Adamlar formalarının altına her birinin üstünde başka bir harf olan t shirt’ler giymişler. Yan yana durduklarında YÜCE ATATÜRK yazısı çıkıyor. Ben bunu görünce aklıma aynı şekilde CEMAL GÜRSEL yazmış futbolcuların resmi geldi. 27 Mayıs’ın hemen ertesinde, seçilmiş bir hükumeti zor kullanarak devirmiş adamlar o hükumeti destekleyen seçmenlerin dikkatini başka tarafa çekmek için bir Cemal Gürsel kupası organize ediyorlar ve Beşiktaş’lı futbolcular da sahaya yukarıda anlattığım şekilde çıkıyorlar. Belki birilerinin işleri yolunda gitse benim kuşak da benzer bir anıya sahip olacaktı ve kim bilir kimin adını yazacaklardı t shirtlerindeki harflerle?
Tıpkı bayrağın üstüne Atatürk resmi koymak gibi. Bayrak bir milletin sembolüdür ve bir millet bir kişiye indirgenemez. Bu kişi her kim olursa olsun bir kişiye indirgenemez. Türk Milleti Atatürk’ten de büyüktür, başka herkesten de. Onu bir insanla özdeş göstermek onun marka değerini düşürmektir. Hele siyasi bir figürle özdeş göstermek zihinsel ve kültürel çoraklığımızın bir göstergesidir.
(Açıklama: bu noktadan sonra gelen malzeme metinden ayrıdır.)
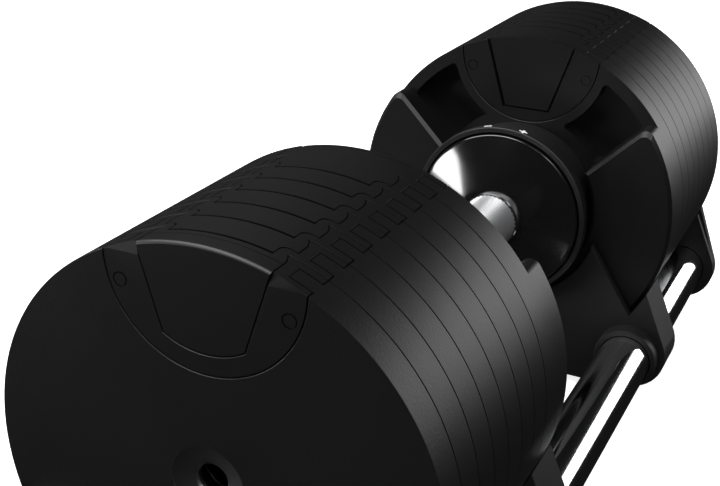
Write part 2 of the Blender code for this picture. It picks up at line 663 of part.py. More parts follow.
def build():
    clear_scene()
    steel = material("powder_coated_steel", (0.012, 0.012, 0.013), 0.48, 0.0)
    moulding = material("moulded_insert", (0.010, 0.010, 0.010), 0.42, 0.0)
    casting = material("coated_casting", (0.013, 0.013, 0.014), 0.45, 0.0)
    gloss = material("gloss_plastic", (0.006, 0.006, 0.006), 0.12, 0.0)
    base = material("cradle_plastic", (0.014, 0.014, 0.015), 0.40, 0.0)
    chrome = material("chromed_tube", (0.86, 0.86, 0.87), 0.08, 1.0)
    bright = material("bright_steel", (0.62, 0.62, 0.63), 0.28, 1.0)
    bronze = material("bushing_bronze", (0.55, 0.38, 0.20), 0.35, 1.0)
    rubber = material("foot_rubber", (0.02, 0.02, 0.02), 0.85, 0.0)

    axis = empty("dumbbell_axis", (0, 0, AXIS_HEIGHT))
    plain_steel, last_steel = plate_steel(False), plate_steel(True)
    inserts = {kind: plate_insert(kind) for kind in ("plain", "second", "outermost")}
    for number in range(1, PLATES + 1):
        x = HEAD_OUTER + (number - 1) * PLATE_PITCH
        from_end = PLATES - number
        kind = ("outermost", "second")[from_end] if from_end < 2 else "plain"
        both_sides(f"plate_{number}_steel", plain_steel if from_end else last_steel, steel, axis, x)
        both_sides(f"plate_{number}_insert", inserts[kind], moulding, axis, x)
    both_sides("end_cover", outer_cover(), moulding, axis, DUMBBELL_HALF - PLATE_PITCH)

    both_sides("inner_head", head_casting(), casting, axis)
    both_sides("head_insert", plate_insert("head"), moulding, axis, HEAD_FACE)
    both_sides("head_cover", head_cover(), moulding, axis, HEAD_FACE)
    piece("hub_housing_right", hub_housing(True), base, axis)
    piece("hub_housing_left", hub_housing(False), base, axis, left=True)
    both_sides("shaft_bushing", bushing(), bronze, axis)
    piece("detent_ball", ball(), bright, axis)
    ball_top = TUBE_OUTER + GAP + 2 * BALL_RADIUS
    coil = BALL_RADIUS - SPRING_INSET
    spring = coil_spring(ball_top + GAP, WELL_TOP - GAP, coil, SPRING_WIRE, 3, DETENT_X)
    piece("detent_spring", spring, bright, axis)

    turning = empty("handle_turn", (0, 0, 0), axis)
    piece("grip", grip(), bright, turning)
    piece("cam_tube", cam_tube(), bright, turning)
    both_sides("bell", bell(), gloss, turning)

    both_sides("selector_shaft", shaft(), bright, axis)
    both_sides("follower_pin", follower(), bright, axis)
    both_sides("lock_slider", lock_slider(), gloss, axis)

    both_sides("saddle", saddle(), base, axis)
    piece("cradle_tube_front", cradle_tube(-TUBE_Y), chrome, axis)
    piece("cradle_tube_back", cradle_tube(TUBE_Y), chrome, axis)
    front_foot, back_foot = foot(-FOOT_Y), foot(FOOT_Y)
    piece("foot_front_right", front_foot, rubber, axis)
    piece("foot_back_right", back_foot, rubber, axis)
    piece("foot_front_left", back_foot, rubber, axis, left=True)
    piece("foot_back_left", front_foot, rubber, axis, left=True)


build()
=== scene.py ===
# Looks of the adjustable dumbbell in its cradle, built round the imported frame.
# Every fine piece is modelled outwards along +X from its own inner face, in metres, then put on both sides:
# the left one is the same mesh turned half a turn about Z.

from math import atan2, ceil, cos, degrees, pi, radians, sin, sqrt

import bmesh
import bpy
from mathutils import Matrix, Vector


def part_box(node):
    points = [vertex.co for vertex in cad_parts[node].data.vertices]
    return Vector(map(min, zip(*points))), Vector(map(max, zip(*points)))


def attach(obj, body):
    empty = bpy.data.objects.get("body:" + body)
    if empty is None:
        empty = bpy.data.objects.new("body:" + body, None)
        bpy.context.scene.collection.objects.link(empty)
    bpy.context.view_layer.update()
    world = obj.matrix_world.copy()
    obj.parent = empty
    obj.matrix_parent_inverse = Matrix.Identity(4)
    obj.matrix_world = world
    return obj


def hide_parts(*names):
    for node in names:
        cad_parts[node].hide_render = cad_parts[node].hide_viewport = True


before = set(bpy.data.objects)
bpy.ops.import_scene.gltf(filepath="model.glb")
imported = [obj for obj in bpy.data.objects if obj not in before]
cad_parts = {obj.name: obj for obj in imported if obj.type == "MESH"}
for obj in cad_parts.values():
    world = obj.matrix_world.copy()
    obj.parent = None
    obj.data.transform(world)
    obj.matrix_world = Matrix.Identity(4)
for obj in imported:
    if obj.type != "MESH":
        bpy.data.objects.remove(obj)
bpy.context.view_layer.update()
mm = 0.001
sides = {"right": 1, "left": -1}


# Places that come from the frame

def low(node):
    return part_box(node)[0]


def high(node):
    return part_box(node)[1]


axisHeight = (low("grip").z + high("grip").z) / 2
pitch = low("plate_2_steel_right").x - low("plate_1_steel_right").x
plateThick = high("plate_1_steel_right").x - low("plate_1_steel_right").x
headFront = low("inner_head_right").x
headFace = low("head_insert_right").x
headBack = high("inner_head_right").x
firstPlate = low("plate_1_steel_right").x
plateCount = sum(name.startswith("plate_") and name.endswith("_steel_right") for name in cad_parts)
tubeY = (low("cradle_tube_back").y + high("cradle_tube_back").y) / 2
tubeZ = (low("cradle_tube_back").z + high("cradle_tube_back").z) / 2 - axisHeight
print(f"frame: {plateCount} plates a side, pitch {pitch / mm:.1f} mm, axis {axisHeight / mm:.1f} mm up")


# Colours and nodes

def hexToLinear(code):
    channels = [int(code[i:i + 2], 16) / 255 for i in (1, 3, 5)]
    return (*[c / 12.92 if c <= 0.04045 else ((c + 0.055) / 1.055) ** 2.4 for c in channels], 1.0)


def addNode(tree, kind, values=None, links=None, **settings):
    node = tree.nodes.new(kind)
    for name, value in settings.items():
        setattr(node, name, value)
    for socket, value in (values or {}).items():
        node.inputs[socket].default_value = value
    for socket, source in (links or {}).items():
        tree.links.new(source, node.inputs[socket])
    return node


def newMaterial(name):
    material = bpy.data.materials.new(name)
    material.use_nodes = True
    tree = material.node_tree
    return material, tree, tree.nodes["Principled BSDF"]


powderCoat = {
    "colour": "#060607", "paler": "#0b0b0c",
    "smoothest": 0.36, "roughest": 0.47, "patch": 45 * mm,
    "grain": 0.8 * mm,  # real flakes are nearer 0.1 mm, drawn coarser so that they show
    "grainHeight": 0.07 * mm,
    "orangePeel": 2.6 * mm, "peelHeight": 0.02 * mm,
}


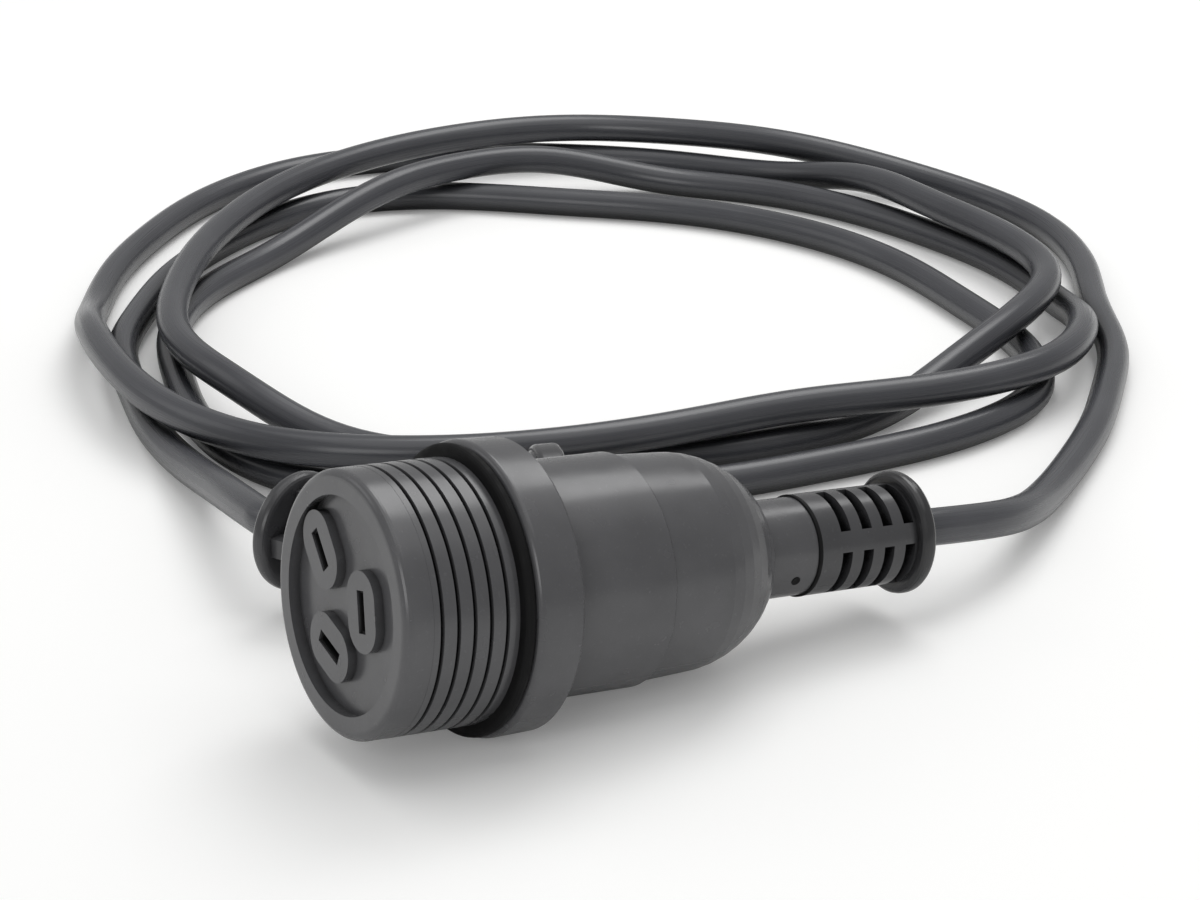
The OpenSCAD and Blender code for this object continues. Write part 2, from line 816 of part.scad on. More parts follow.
module plug_strain_relief() {
    ring_turn = plug_bend / slot_rows * (1 - slot_w / slot_pitch);
    web = 3.6;
    color(moulded)
        at_plug() {
            turned([[cord_r + loose, plug_l - stub_l], [neck_bore_r - fit, plug_l - stub_l],
                [neck_bore_r - fit, plug_l + fit], [cage_d / 2, plug_l + fit],
                [cage_d / 2, plug_l + collar_l], [cord_r + loose, plug_l + collar_l]]);
            bent(0, plug_bend)
                difference() {
                    union() {
                        circle(r = relief_tube_d / 2, $fn = plain);
                        square([cage_d - 0.6, web], center = true);
                        square([web, cage_d - 0.6], center = true);
                    }
                    circle(r = cord_r + fit, $fn = plain);
                }
            for (i = [1:slot_rows - 1])
                bent(plug_bend * i / slot_rows - ring_turn / 2, ring_turn)
                    difference() {
                        circle(r = cage_d / 2, $fn = plain);
                        circle(r = relief_tube_d / 2 - 0.5, $fn = plain);
                    }
            on_bend(plug_bend)
                relief_flange(0);
        }
}

// ---- Free cord --------------------------------------------------------------------

module cord_socket_lead() {
    color(sheath_colour)
        tube(lead_in, cord_r, lead_sides, before_socket, socket_beyond);
}

module cord_coil() {
    color(sheath_colour)
        tube(coil_points, cord_r, coil_sides, coil_before, coil_after);
}

module cord_plug_lead() {
    color(sheath_colour)
        tube(lead_out, cord_r, lead_sides, plug_beyond, after_plug);
}

socket_front();
contact_carrier();
contact_active();
contact_neutral();
contact_earth();
terminal_screws();
sealing_washer();
front_shell();
rear_shell();
gland_seal();
cord_clamp();
clamp_screws();
socket_core_active();
socket_core_neutral();
socket_core_earth();
socket_sheath();
strain_relief();
plug_body();
pin_bridge();
pin_active();
pin_neutral();
pin_earth();
pin_sleeves();
plug_core_active();
plug_core_neutral();
plug_core_earth();
plug_sheath();
plug_strain_relief();
cord_socket_lead();
cord_coil();
cord_plug_lead();
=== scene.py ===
"""Looks for a weatherproof shore power cord: a threaded screw-collar socket, its loosely coiled
cord and the flat-pin plug on the far end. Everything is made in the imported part's frame. Sizes
and places on the part are written in millimetres, and MM turns them to metres."""

import math

import bpy
from mathutils import Matrix, Vector


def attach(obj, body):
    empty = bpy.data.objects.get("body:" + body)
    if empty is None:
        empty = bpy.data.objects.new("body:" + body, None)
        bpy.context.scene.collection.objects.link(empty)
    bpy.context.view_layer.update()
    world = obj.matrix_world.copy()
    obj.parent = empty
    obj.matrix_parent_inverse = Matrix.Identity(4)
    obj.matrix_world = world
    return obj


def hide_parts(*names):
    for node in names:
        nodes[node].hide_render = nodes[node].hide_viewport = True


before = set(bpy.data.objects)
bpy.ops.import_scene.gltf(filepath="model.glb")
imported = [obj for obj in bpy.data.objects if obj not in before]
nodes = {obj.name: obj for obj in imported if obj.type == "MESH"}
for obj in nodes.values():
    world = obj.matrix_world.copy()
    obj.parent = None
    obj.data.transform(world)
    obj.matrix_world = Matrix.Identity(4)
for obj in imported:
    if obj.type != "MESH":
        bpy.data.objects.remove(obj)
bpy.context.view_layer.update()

MM = 0.001

# The cord's ends: its width, the slope of the socket, and where the cord leaves each strain relief
# and which way. It runs straight for a short way there.
CORD_D = 6.8
STRAIGHT_L = CORD_D
SOCKET_TILT = 6
SOCKET_EXIT = (56.308, 0.0, 15.242)
SOCKET_AXIS = (math.cos(math.radians(SOCKET_TILT)), 0.0, -math.sin(math.radians(SOCKET_TILT)))
PLUG_EXIT = (-33.949, 59.622, 14.239)
PLUG_AXIS = (-0.32548, 0.94548, -0.01122)

# The coil: its middle, the angles at which it starts and ends, the angle between its points, and
# its radius at every ROW_STEP degrees from FIRST_ROW.
COIL_CENTRE = (84.2, 165.2)
COIL_START, COIL_END, COIL_STEP = -45.0, 1245.0, 15
FIRST_ROW, ROW_STEP = -60.0, 30.0
COIL_RADII = [
    128, 119.5,
    131.5, 119, 119.5, 103, 87, 83, 90, 93, 91.5, 93.5,
    95, 109, 103, 113, 119, 126, 110, 102.5, 106.5, 115, 101.5, 94,
    116, 112, 103, 101.5, 97, 80, 76.5, 83, 91.5, 112, 110, 108,
    113.5, 90.5, 82, 78.5, 80, 96, 92, 92, 103,
]

# The angles between which the coil is raised over another turn, the angle that it takes to climb,
# and the height of its middle on the floor and where it is raised.
HUMPS = [(28, 190), (312, 371), (532, 667), (787, 812)]
RAMP, LOW, HIGH = 24.0, 3.4, 10.8

# The free stretches between the straight ends and the coil.
SOCKET_LEAD = [
    (76, 0.9, 12.6), (87.4, 6.4, 9.2), (99.8, 15.4, 5.9), (114.3, 26.2, 4),
    (129.2, 37.7, 3.5), (143.2, 49.2, 3.4), (156.7, 63.2, 3.4),
]
PLUG_LEAD = [
    (-16.8, 168.2, 3.4), (-23.1, 147.2, 3.4), (-26.1, 128.2, 3.8),
    (-28.8, 110.2, 6.2), (-31.9, 93.2, 9.6), (-34.7, 78.4, 12.4),
]

# The drawn line: about how far apart its points are, how often its bends are eased, and how many
# points at each end are held in place.
LINE_STEP, EASING_PASSES, HELD = 3, 30, 3

# The socket's origin in the frame. The sizes and places below are on the socket, along its own
# axis and out from it.
SOCKET_PLACE = (-23.850, 0.0, 23.667)

# The coupling thread: its middle, the number and pitch of its grooves, the radius and wall of its
# sleeve, the rows that each pitch is cut into, and the share of the radius that a groove keeps.
THREAD_MIDDLE, GROOVES, THREAD_PITCH = -19.1, 5, 2.95
SLEEVE_R, SLEEVE_WALL = 22.03, 0.3
ROWS_PER_PITCH, GROOVE_SHARE = 8, 0.945

# The slots' pattern: its turn, and its place across the face. Each slot has its angle round the
# pattern, its distance out and its own turn.
PATTERN_TURN, PATTERN_PLACE = 45.0, (1.4, 0.3)
SLOTS = {
    "earth_slot_lip": (0, 10.31, 0),
    "active_slot_lip": (120, 7.92, 90),
    "neutral_slot_lip": (-120, 7.92, 90),
}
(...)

Siyasi figürleri kutsallaştırdığınızda ortaya kavramların doğruluğu üzerinde düşünmek yerine otomatik bir şekilde sevmek ya da nefret etmeye şartlanmış tercihsiz bir kitle çıkıyor. Bu da en başta Mustafa Kemal Atatürk olmak üzere bu vatanı seven hiç kimsenin varılmasını isteyeceği bir hedef değildi sanırım.